# No water coming from portafilter



## Marcus kilsby (Aug 20, 2021)

When trying to make an espresso the pressure will not rise and no water comes through the portafilter and just goes straight into the drip tray. If I remove the portafilter so it can't build pressure water flows fine.


----------



## Rob1 (Apr 9, 2015)

The pressure doesn't rise but water flows without the portafilter in place? The portafilter in place doesn't affect water flow so the pressure not rising makes no sense in relation to that.

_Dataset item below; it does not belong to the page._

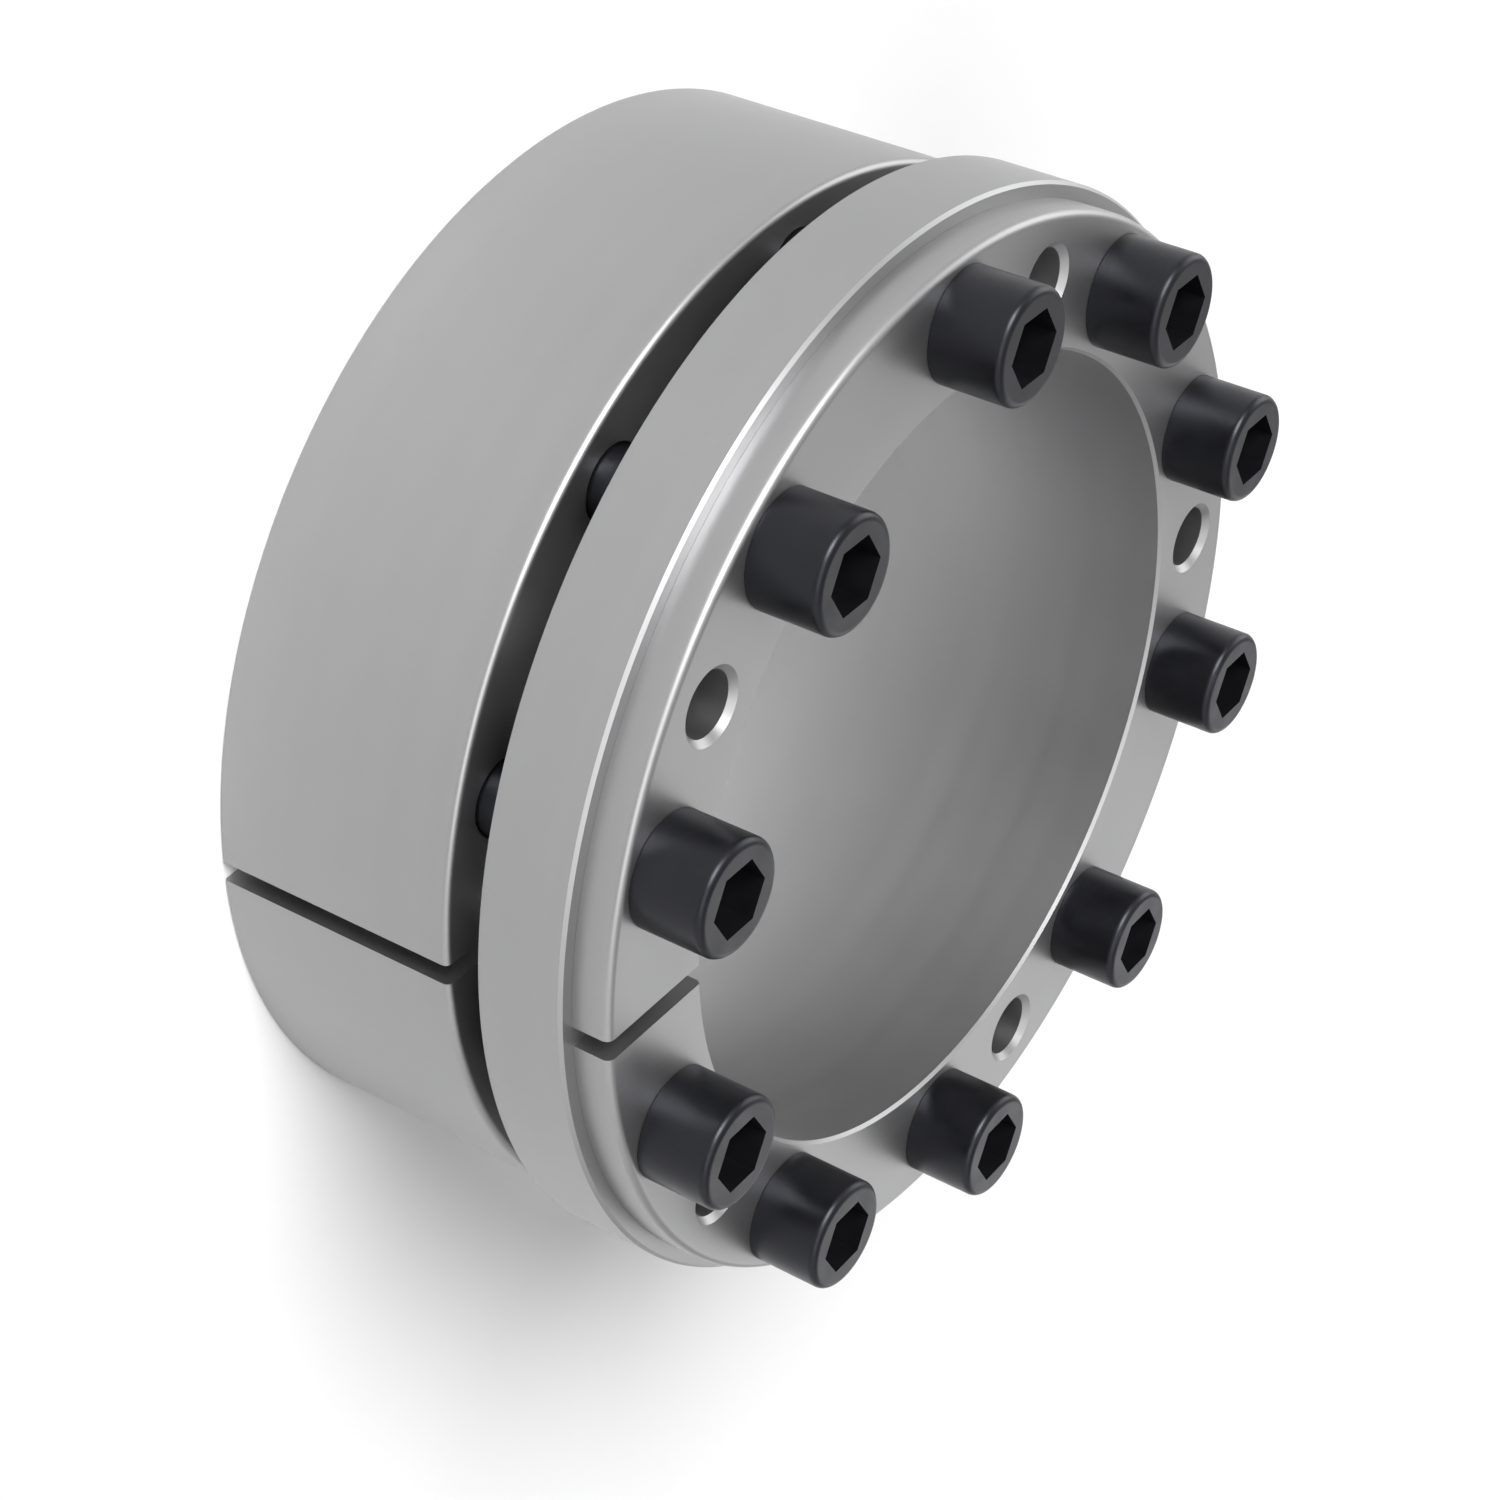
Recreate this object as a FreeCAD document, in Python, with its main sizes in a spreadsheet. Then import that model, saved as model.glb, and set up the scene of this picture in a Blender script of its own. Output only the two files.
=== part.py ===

I would say you're grinding too fine but if the pressure is not rising I don't understand what's happening. Maybe the OPV is set wrong or stuck and almost all water is diverted to the drip tray against the slightest resistance (too low to register on a manometer)?


----------



## El carajillo (Mar 16, 2013)

What make of machine is it ? is it new ? is it new to you ? We need more information to try to help .


----------



## MediumRoastSteam (Jul 7, 2015)

Marcus kilsby said:


> When trying to make an espresso the pressure will not rise and no water comes through the portafilter and just goes straight into the drip tray. If I remove the portafilter so it can't build pressure water flows fine.


 Any chance of a video? More details would be helpful too:

- what basket are you using? Single or dual wall?


----------